Being Chief Petty QOFficer, it falls to me to work out why our just-released QOF payment is, as usual, a bit below par. So I drill down into the data and, when I emerge, some hours later, it’s with the news that we have failed to mine one particularly rich seam. Our dementia prevalence is way off the national average, and some back-of-the-envelope number crunching shows that this alone has cost us a few thousand.
We know why. When those seek-and-destroy dementia DESs sprang up a few years back, we nobly resisted the get-rich-quick temptation in favour of a high minded notion that dementia screening has no validity.
Well, bugger that. As I now sit with my colleagues in the QOF debrief, all ethics have been ritually defenestrated. Number one on the agenda is, ‘Find more dements’. And number two is, ‘Then find some more’.
We are looking for ideas, and there are plenty forthcoming. So. We could check every memory clinic referral against coded diagnoses to spot net-slippers. We could trawl all our residential homes on the basis that you don’t have to be demented to reside there, but it helps. We could ensure all repeats for anti-dementia drugs match with a dementia diagnosis, ditto for elderly on quetiapine, risperidone, lorazepam or any other psycho-lytic. We could search ‘memory problems’ in every patient’s journal narrative and code them as ‘dementia’ (subtext ‘possible’). We could make ‘Are you demented?’ our supplementary Friends and Family Question. We could get every patient to fill in a GPCOG as they sit in the waiting room. We could repeatedly ask, on the tannoy, ‘Do you know who, where and when you are?’ We could opportunistically stop and collect confused, wandering elderly people as we do our home visits. We could leave our front door open in the hope that the cortically atrophied will randomly stumble in and then be unable to find their way out. We could check empty rooms and cupboards. We could look under rocks.
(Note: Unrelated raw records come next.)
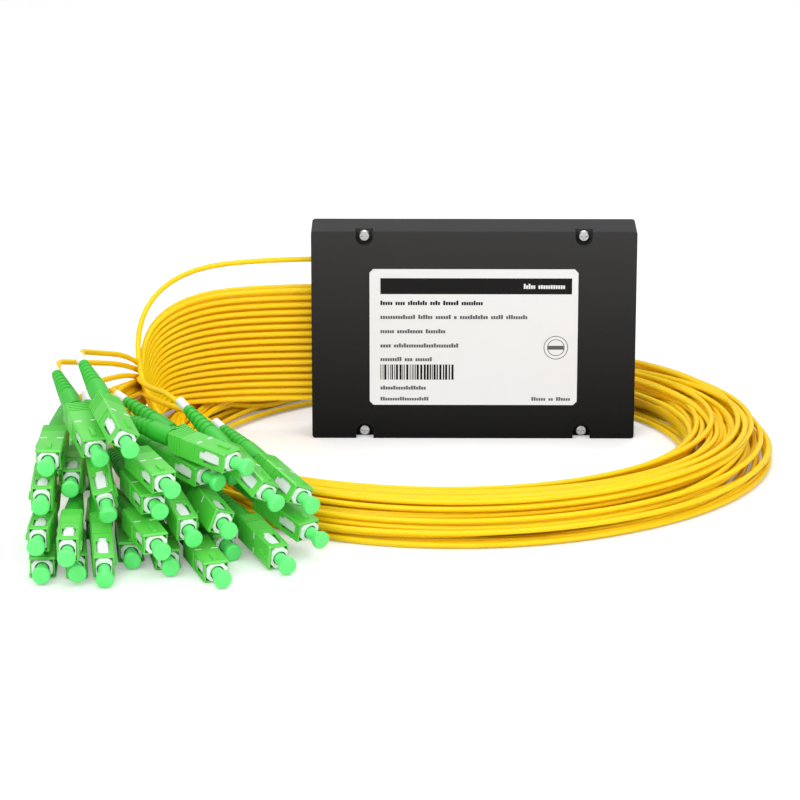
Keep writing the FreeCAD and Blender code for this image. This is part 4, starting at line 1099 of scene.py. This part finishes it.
@dataclass
class Studio:
    """Camera, lamps, floor and the white beyond, in metres and degrees."""

    aim: tuple[float, float, float] = (-0.02725, -0.009, 0.015)
    distance: float = 1.383
    elevation: float = 17.6
    azimuth: float = 0.35
    lens: float = 167.13
    clip: tuple[float, float] = (0.05, 50.0)
    floor_colour: float = 0.82
    floor_roughness: float = 0.6
    floor_specular: float = 0.1
    floor_lift: float = 0.24
    floor_size: float = 30.0
    sky_light: float = 0.56
    sky_seen: float = 1.0

    def camera(self) -> None:
        """Set the camera."""
        up, turn = math.radians(self.elevation), math.radians(self.azimuth)
        level = math.cos(up)
        back = Vector(
            (math.sin(turn) * level, -math.cos(turn) * level, math.sin(up))
        )
        bpy.ops.object.camera_add(location=Vector(self.aim) + back * self.distance)
        made = bpy.context.object
        made.rotation_euler = (-back).to_track_quat("-Z", "Y").to_euler()
        made.data.lens = self.lens
        made.data.clip_start, made.data.clip_end = self.clip
        bpy.context.scene.camera = made

    def floor(self) -> None:
        """Lay a pale floor that the camera sees as nearly white."""
        bpy.ops.mesh.primitive_plane_add(size=self.floor_size)
        made = bpy.context.object
        made.name = "floor"
        look = bpy.data.materials.new("floor_pale")
        look.use_nodes = True
        nodes, links = look.node_tree.nodes, look.node_tree.links
        shader = nodes["Principled BSDF"]
        shader.inputs["Base Color"].default_value = (*(self.floor_colour,) * 3, 1.0)
        shader.inputs["Roughness"].default_value = self.floor_roughness
        shader.inputs["Specular IOR Level"].default_value = self.floor_specular
        path = nodes.new("ShaderNodeLightPath")
        lift = nodes.new("ShaderNodeMath")
        lift.operation = "MULTIPLY"
        lift.inputs[1].default_value = self.floor_lift
        links.new(path.outputs["Is Camera Ray"], lift.inputs[0])
        shader.inputs["Emission Color"].default_value = (1.0, 1.0, 1.0, 1.0)
        links.new(lift.outputs[0], shader.inputs["Emission Strength"])
        made.data.materials.append(look)

    def world(self) -> None:
        """Set even light from all round; the camera sees plain white."""
        sky = bpy.data.worlds.new("studio_white")
        bpy.context.scene.world = sky
        sky.use_nodes = True
        nodes, links = sky.node_tree.nodes, sky.node_tree.links
        nodes["Background"].inputs["Color"].default_value = (1.0, 1.0, 1.0, 1.0)
        path = nodes.new("ShaderNodeLightPath")
        mix = nodes.new("ShaderNodeMath")
        mix.operation = "MULTIPLY_ADD"
        mix.inputs[1].default_value = self.sky_seen - self.sky_light
        mix.inputs[2].default_value = self.sky_light
        links.new(path.outputs["Is Camera Ray"], mix.inputs[0])
        links.new(mix.outputs[0], nodes["Background"].inputs["Strength"])

    def build(self) -> None:
        """Set up the whole studio."""
        self.camera()
        self.floor()
        self.world()
        for lamp in LAMPS:
            lamp.add()
        bpy.context.scene.view_settings.view_transform = "Standard"


def main() -> None:
    """Build everything in order."""
    logging.basicConfig(level=logging.INFO)
    palette = Palette()
    Studio().build()
    for node, finish in CAD_FINISHES.items():
        palette.dress(frame["nodes"][node], finish)
        log.info("dressed %s", node)
    plugs = read_plugs()
    for plug in plugs:
        palette.dress(frame["nodes"][plug.node], SLEEVE)
        log.info("marked %s", SleeveMarks().build(plug, palette).name)
    for cord in CableRing().lay(plugs, palette):
        log.info("laid %s", cord.name)
    for printed in LabelPrint().build(palette):
        log.info("printed %s", printed.name)


if __name__ == "__main__":
    main()
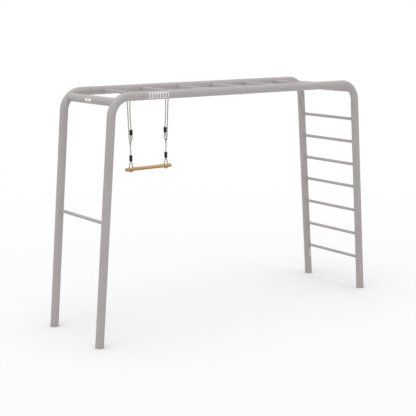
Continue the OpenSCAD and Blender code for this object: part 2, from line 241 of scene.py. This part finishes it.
def outwards(piece):
    """Turns every face's normal outwards."""
    work = bmesh.new()
    work.from_mesh(piece.data)
    bmesh.ops.recalc_face_normals(work, faces=work.faces)
    work.to_mesh(piece.data)
    work.free()


# ---- The trapeze's rope routes, repeated from the CAD design ----

# From the rung's centre: [towards the trapeze's middle, up]
INNER_STRAND = [
    (0.0203, -0.010), (0.0203, -0.028), (0.0176, -0.054), (0.0150, -0.092),
    (0.0140, -0.145), (0.0150, -0.200), (0.0182, -0.260), (0.0228, -0.308),
    (0.0235, -0.330), (0.0235, -0.345),
]
OUTER_STRAND = [
    (-0.0203, -0.010), (-0.0203, -0.028), (-0.0166, -0.052), (-0.0136, -0.078),
    (-0.0116, -0.105), (-0.0096, -0.150), (-0.0076, -0.200), (-0.0052, -0.260),
    (-0.0024, -0.320), (0.0005, -0.376),
]
TURN_R = 0.0203
TURN_STEPS = 12
# From the bar's centre, under one rope: [sideways, up], ferrule to underside
BAR_EYE_LEG = [
    (0.0056, 0.084), (0.0056, 0.071), (0.0084, 0.058), (0.0145, 0.038), (0.0200, 0.018),
    (0.0200, -0.009), (0.0189, -0.0144), (0.0159, -0.0189), (0.0114, -0.0219), (0.006, -0.023),
]
# Through the knot, from the outer strand's end to the lower rope
KNOT_PASS = [
    (0.0003, -0.390), (0.0012, -0.407), (0.0038, -0.421), (0.0088, -0.4325), (0.0155, -0.4425),
]
# The lower rope's waves, from the bar's centre: [towards the middle, across, up]
LOWER_ROPE = [
    (-0.0040, 0.0, 0.2515), (-0.0015, 0.0, 0.2465), (0.0014, 0.0, 0.240),
    (0.0026, 0.0002, 0.233), (0.0018, 0.0006, 0.226), (-0.0008, 0.0008, 0.218),
    (-0.0032, 0.0004, 0.209), (-0.0038, 0.0, 0.197), (-0.0022, -0.0006, 0.181),
    (-0.0006, -0.0004, 0.164), (-0.0004, 0.0, 0.147), (0.0, 0.0, 0.135), (0.0, 0.0, 0.1235),
]


def loop_route():
    turn = [
        (TURN_R * math.cos(math.pi * i / TURN_STEPS), TURN_R * math.sin(math.pi * i / TURN_STEPS))
        for i in range(TURN_STEPS + 1)
    ]
    flat = list(reversed(INNER_STRAND)) + turn + OUTER_STRAND + KNOT_PASS
    return [(x, 0, z) for x, z in flat]


def eye_route():
    down = [(-x, z) for x, z in BAR_EYE_LEG]
    flat = down + list(reversed(BAR_EYE_LEG))
    return [(x, 0, z) for x, z in flat]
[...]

We know there are dements out there. And we are coming for them, and our prevalence will rise and we will get the QOF points we deserve. I have been quickly minuting all this and, at last, I pause and look up at my colleagues who have been enthusiastically and breathlessly churning out these ideas, and continue to do so. I note that they have the distracted, wild-eyed and not entirely healthy look that, in patients, always prompts me to ask whether they drive. And I think, blimey, I’ve found some already.